Expect these warnings from the losing branch of the Conservative party for the foreseeable. They will come from people who think that Boris Johnson and Rishi Sunak’s terms in office were not as popular as they could have been because they weren’t green enough and did not push hard enough to make the country’s energy bills unaffordable. The headlines are already being written: ‘The battle for the soul of the Conservative party.’ That sort of thing. Except this time there is a person who handily fulfils the role of Mephistopheles in the drama.

Nigel Farage’s Reform party was, like the Brexit party and Ukip before that, a completely unforced error on the British right. There was no reason why the Conservative party had to swing so pro-EU after Margaret Thatcher’s time in office, and no reason why the people who turned out to be on the side of the general public’s feeling had to be dismissed as headbangers and closet racists.

But remnants of the Conservative party will stick at it. Just this week Giles Watling made an intervention into British politics. ‘Who is Giles Watling?’ I hear you ask with a slightly feigned interest. Since 2017 he has been the Conservative member for the constituency of Clacton. This week he responded to a successful and energetic rally that Farage held in Birmingham.

That was quite an event, with thousands of cheering Reform voters. Farage himself came onstage accompanied by those fireworks that Taylor Swift and other pop stars regularly employ in their acts. If Rishi Sunak came onstage with fireworks, you would think it the worst misstep since his damp election call. If Keir Starmer entered to such a fanfare, people would regard it as the cringiest thing since Ed Davey. That is because nobody in the country is enthusiastic about Sunak or Starmer. Nobody would light an indoor sparkler to celebrate their entrance into a room. Farage is different.

Of course, criticisms of his Birmingham rally from other politicians were not just motivated by envy. They also had to include that crucial element of fraudulent disgust. Since one of the speeches in Birmingham was given by a talented young British Muslim entrepreneur, Farage’s opponents couldn’t claim that the whole thing was a white supremacist affair. Instead they focused on the fact that the walls of the arena were covered not only with screens but with our national flag.

This is what the great Watling decided to seize on. In his view the rally organised by his political rival was ‘reminiscent’ of Nazi events in Nuremberg. Perhaps aware of the laws of libel, the man who has represented Clacton so anonymously for seven years went on to say: ‘I’m not ascribing any of these sorts of things to Nigel Farage himself. But the method, the process, is just sort of reminiscent of the big rallies at Nuremberg, with people standing to one side. There may be no evil intent, but it feels wrong and bad.’
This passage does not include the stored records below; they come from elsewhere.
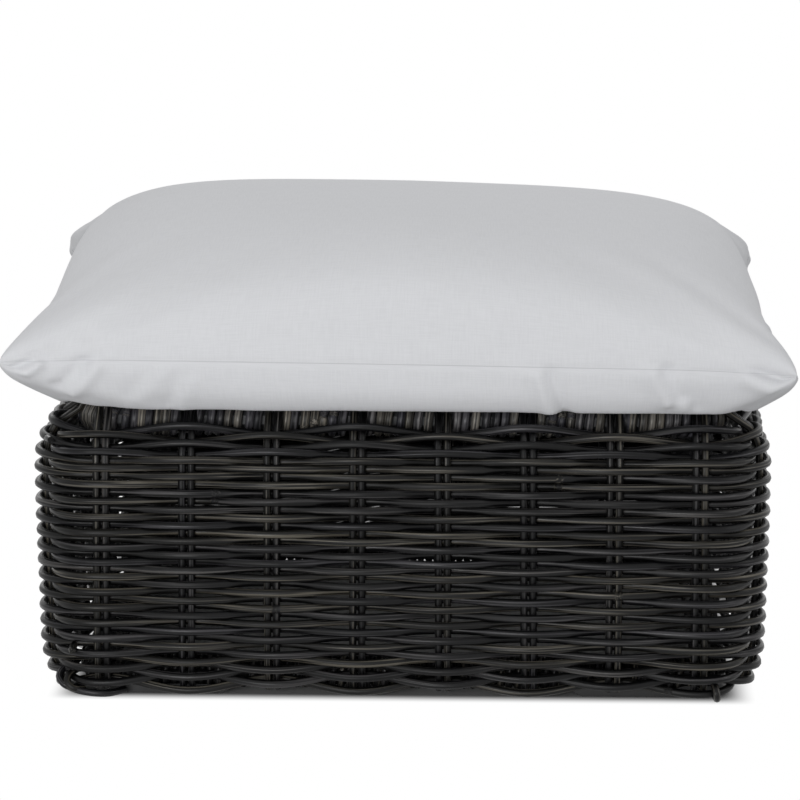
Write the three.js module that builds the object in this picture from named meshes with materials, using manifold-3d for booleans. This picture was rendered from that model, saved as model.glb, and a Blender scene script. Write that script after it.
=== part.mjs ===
// An outdoor ottoman footstool: a rounded square box of all-weather wicker, woven over double
// stakes on a hidden aluminium frame, with a loose knife-edge cushion on top.
// Millimetres, +Z up. The origin is the middle of the footprint, on the floor, and the front
// faces -Y.

import * as THREE from 'three';
import { mergeVertices } from 'three/addons/utils/BufferGeometryUtils.js';
import Module from 'manifold-3d';

const wasm = await Module();
wasm.setup();

// Fits

const touchGap = 0.3;
const softGap = 0.5;
const cutOverrun = 2;

// Woven base

const baseWidth = 700;
const baseDepth = 700;
const weaverSize = 6.8;
const rowSpacingTarget = 7.5;
const bottomRowHeight = 8;
const topRowHeight = 263;
const spliceGap = 3;
const weaveGap = 0.45;
const weaveCornerRadius = 48;
const cornerPointShares = [0.2, 0.8];
const weaversPerStrandFamily = 9;
const stakesAfterStep = 3;

// Wall profile: how far the wall tucks in, from the bottom row up to the top row

const bottomTuck = 16;
const bottomTuckRise = 46;
const topTuck = 12;
const topTuckDrop = 34;

// Stakes, in pairs

const stakeSize = 7;
const stakePairSpacing = 8.5;
const stakePitchTarget = 80.5;
const stakeToCornerClearance = 0.5;
const stakeFootBelowRow = 2;
const stakeTopAboveRow = 5;
const stakeEndDepthShare = 0.6;

// Frame tubes and the wrapping on them

const tubeDiameter = 20;
const tubeWall = 1.5;
const tubeSides = 8;
const frameCornerRadius = 34;
const frameCornerSteps = 3;
const topRailAboveTopRow = 1;
const bottomWrapGroundClearance = 3.5;
const wrapThickness = 7;
const wrapSides = 8;
const wrapBreak = 1;
const ventDiameter = 6;

// Deck slats under the cushion

const slatCount = 5;
const slatWidth = 30;
const slatThickness = 12;
const slatWall = 1.5;

// Floor glides and their screws

const glideLength = 118;
const glideWidth = 26;
const glideCradleDepth = 7.5;
const glideCentreFromSide = 128;
const glideChamferLength = 9;
const glideChamferHeight = 5;
const screwFromGlideEnd = 19;
const screwShankDiameter = 4;
const screwHeadDiameter = 8;
const screwHeadHeight = 1.4;
const screwHeadRecess = 0.4;
const screwReachInTube = 3;
const screwSides = 6;

// Cushion

const cushionOverhang = 20;
const cushionDrawIn = 27;
const cushionStraightShare = 0.66;
const cushionSeamRise = 42;
const cushionCrown = 126;
const cushionBelly = 75;
const cushionFullnessShare = 0.5;
const cushionFullnessPower = 4;
const cushionSteps = 12;
const coverThickness = 1.5;
const insertEdgeClearance = 26;
const insertTopClearance = 3;
const insertSteps = 8;

// Zip in the cushion's back seam

const zipSlotHeight = 9.2;
const zipTapeHeight = 22;
const zipTapeThickness = 1.2;
const zipTapeDepth = 10;
const zipTeethHeight = 4.4;
const sliderLength = 12;
const sliderPlateThickness = 1.7;
const sliderFlangeThickness = 1.5;
const sliderFlangeDepth = 4;
const sliderEndClearance = 10;
const sliderEarThickness = 1.2;
const sliderEarHeight = 4.4;
const sliderPinDiameter = 1.6;
const sliderPinReach = 3;
const pullEyeDiameter = 4.4;
const pullEyeBore = 2.4;
const pullEyeWidth = 6;
const pullLength = 24;
const pullThickness = 1.5;
const pullWidth = 7;
const pullTabShare = 0.5;
const smallRoundSides = 8;

// Sizes worked out from the ones above

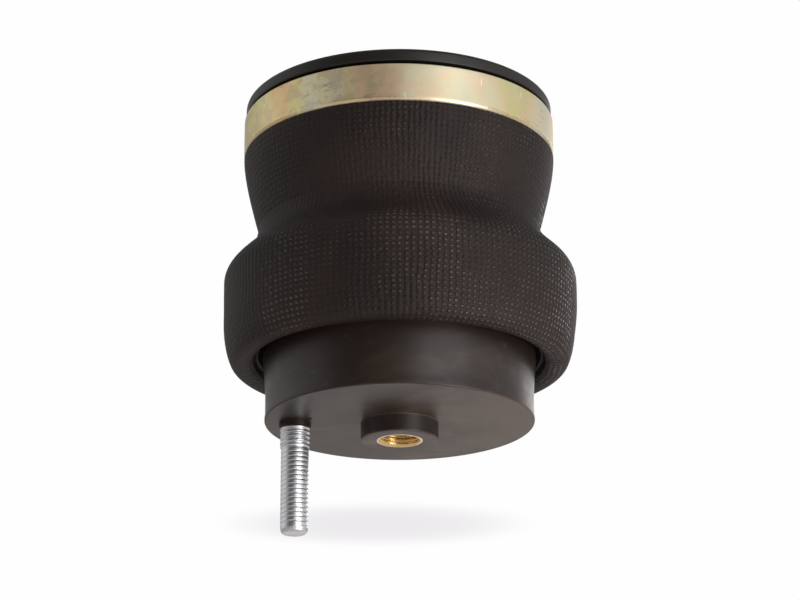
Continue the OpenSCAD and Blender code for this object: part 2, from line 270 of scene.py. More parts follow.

This statement is notable for being so weaselly. I do love all that ‘It’s just like the Nazis but perhaps it’s not meant to be and in any case I’m not saying it in order to smear anyone’ oratorical style. But what makes the criticism really noteworthy is that it is so inept.

It is the nature of large gatherings that people stand around. And if the problem is the prevalence of the Union Jack, then we must simply deem it unfortunate that Watling’s personal Twitter page consists of his face superimposed over the Union Jack. It would be easy enough for a person to say that this too has chilling Nuremberg echoes. But that would be to pretend that because the Nazis had a sinister flag, all flags are sinister. Or that because Adolf Hitler often spoke to rooms of standing people, all rooms of standing people are like Hitler’s audiences.

By the time you have read this, Watling is likely to be seeking new employment. But the more important question is what all of this means now. Reform have undoubtedly helped the Conservative party to a greater defeat than they might otherwise have gone down to. But after 14 years, many people on the right have had enough of the Conservatives insisting they and they alone can be trusted. Cameron, May, Johnson, Truss and Sunak one after the other destroyed the Conservative party’s ability to be seen as fiscally capable or anything but the party of open borders. The ‘You have to vote for us’ line no longer holds. That is the consequence of the Conservative party’s failure. No one else’s.

If the British right is to cohere, it will have to have some soggy centrists, and they will have to be tolerated. But it will also have to have some people who are actually right-wing – in economics, social policy, immigration policy and much more. Nobody needs fear these people. As the electorates in almost every democracy other than ours are showing, what John Major might think extreme policies are in fact wholesomely mainstream. What a shame his party had to be reminded quite so forcefully of that truth.